The first part of the DSN string has changed from DBI:CSV to DBI:mysql. The rest of the DSN string is DBD-specific. The MySQL DBD allows quite a few different options. By default it connects to a MySQL server running on the local host through a UNIX socket. Because we started the server on a different (nonstandard) socket, we have to specify a value for mysql_socket. Setting the MYSQL_UNIX_PORT variable would also work, as would using a config file.

Other optional arguments for the connect method include user and password. We're using the defaults, which is fine for our test database.

Let's change the schema while we're at it. We'll make HOST a primary key, and add some DATETIMEs so that we can keep track of when approvals are created and expire them after a period of time.

   $dbh->do(q(DROP TABLE IF EXISTS APPROVED_HOST));
   $dbh->do(q(
    CREATE TABLE APPROVED_HOST (
     HOST VARCHAR(128) PRIMARY KEY,
     APPROVED_DATE DATETIME NOT NULL,
     EXPIRE_DATE DATETIME NOT NULL
    )
   )) or die;
   $dbh->disconnect;

The call to disconnect is a very good idea and avoids inconsistent operation and warning messages. To save space, though, I won't always show it. Next, let's look at a revised version of the approve program:

   use DBI;
   use POSIX;
   my $dbh = DBI->connect #... as before

   my $host = shift or die "usage: approve host\n";
   my $now_td = strftime("%Y-%m-%d", localtime);
   my $later_td = strftime("%Y-%m-%d",
    localtime(time+24*60*60*180));

   $dbh->do(q(INSERT INTO APPROVED_HOST
     (HOST, APPROVED_DATE, EXPIRE_DATE) VALUES (?, ?, ?)
    ), undef, $host, $now_td, $later_td);

The localtime and POSIX strftime functions are handy when converting UNIX times to formats that can be understood by databases. I insert a "now" date as well as a date 180 days in the future. The dates are in "YYYY-MM-DD" format, which is readily understood by both humans and MySQL. Next, the ok program:

# use statements and connect omitted ...

   my $host = shift or die "usage: ok host\n";
   my $now_td = strftime("%Y-%m-%d", localtime);
   ($count) = $dbh->selectrow_array(q(
    SELECT COUNT(*) FROM APPROVED_HOST
    WHERE HOST = ? AND EXPIRE_DATE > ?
   ), undef, $host, $now_td);
   if ($count) {
    print "yes\n";
   } else {
    print "no\n";
   }

This works like the previous version of ok, except that it also checks to see that the approval hasn't expired, and it uses a count of the matching rows (there should be only one anyway). Next, let's look at a program called approved that lists all the currently approved hosts:

# use statements and connect omitted ...

   my $now_td = strftime("%Y-%m-%d", localtime);
   $sth = $dbh->prepare(q(
    SELECT HOST, EXPIRE_DATE FROM APPROVED_HOST
    WHERE EXPIRE_DATE > ?
    ORDER BY HOST
   ));
   $sth->execute($now_td);
   my ($host, $expire_date);
   while (($host, $expire_date) = $sth->fetchrow_array) {
    printf "%30s expires $expire_date\n", $host;
   }

This program is the first we've looked at that uses a query that will return multiple rows. There are several ways of working with such queries. In general, you first "prepare" the SQL statement into a statement handle. Then you execute the prepared statement and iterate over the rows in the result. The prepare method returns a statement handle object ($sth in this case). After calling the execute method on the statement handle, we read the resulting table with the fetchrow_array method. There are a number of alternative ways of handling query results — see the DBI documentation for more information.

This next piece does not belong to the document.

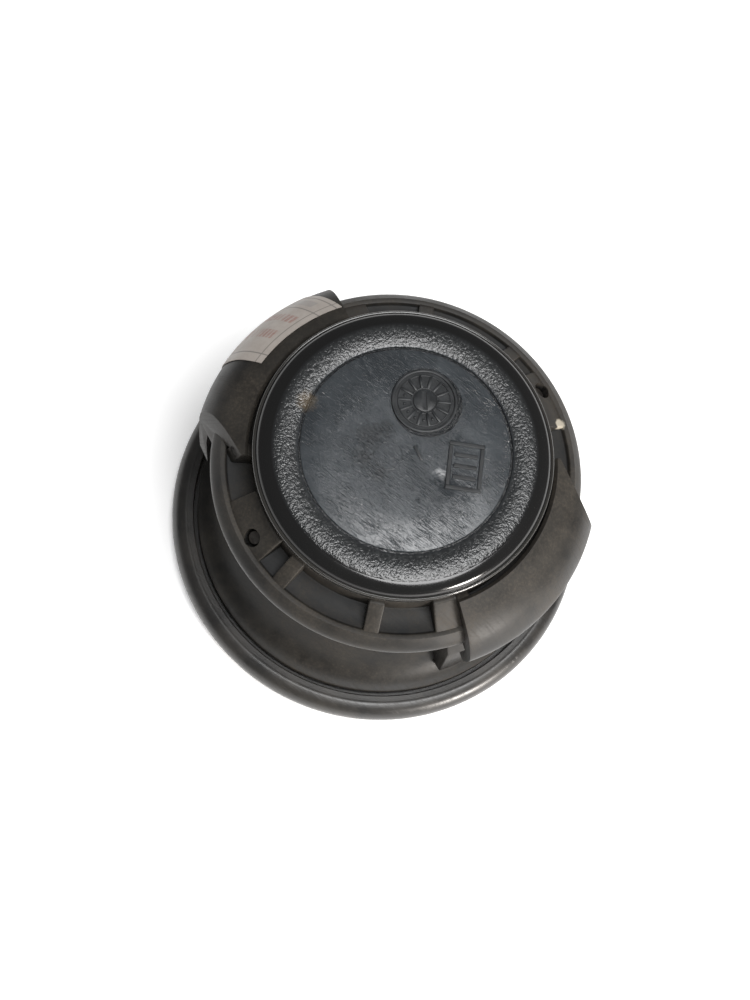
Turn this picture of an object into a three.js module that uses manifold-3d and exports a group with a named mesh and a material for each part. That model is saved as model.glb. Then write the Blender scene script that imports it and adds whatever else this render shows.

Our last program, which accomplishes the promised task of "approving" mail messages, requires that you have the Mail::Internet bundle:

   use DBI;
   use POSIX;
   use Mail::Internet;
   use Mail::Address;
   my $dbh = DBI->connect( # ... as before

   my $now_td = strftime("%Y-%m-%d", localtime);
   my $mail = Mail::Internet->new(\*STDIN) or die "can't parse message";
   my ($from_a) = Mail::Address->parse($mail->head->get('From'));
   my $host = $from_a->host;
   my ($count) = $dbh->selectrow_array(q(
    SELECT COUNT(*) FROM APPROVED_HOST
    WHERE HOST = ? AND EXPIRE_DATE > ?
   ), undef, $host, $now_td);
   $dbh->disconnect;
   exit($count ? 0 : 1);

We read the message from standard input, then use a few lines of Mail::Internet voodoo to extract the host name from the From: line. Then we look up the host name in the database and return an exit status of 0 or 1 depending on whether or not it is approved.

Databases: Free and Easy!
There are many more details to consider in a production version of this system — error handling, for example. But that'll have to wait for a future column.

Meanwhile, I hope that with these examples I've shown you that nowadays SQL databases are both inexpensive (free!) and easy to use. If you need a safe, organized place to store some data — no matter whether you have a little or a lot — consider doing it with Perl and an SQL database.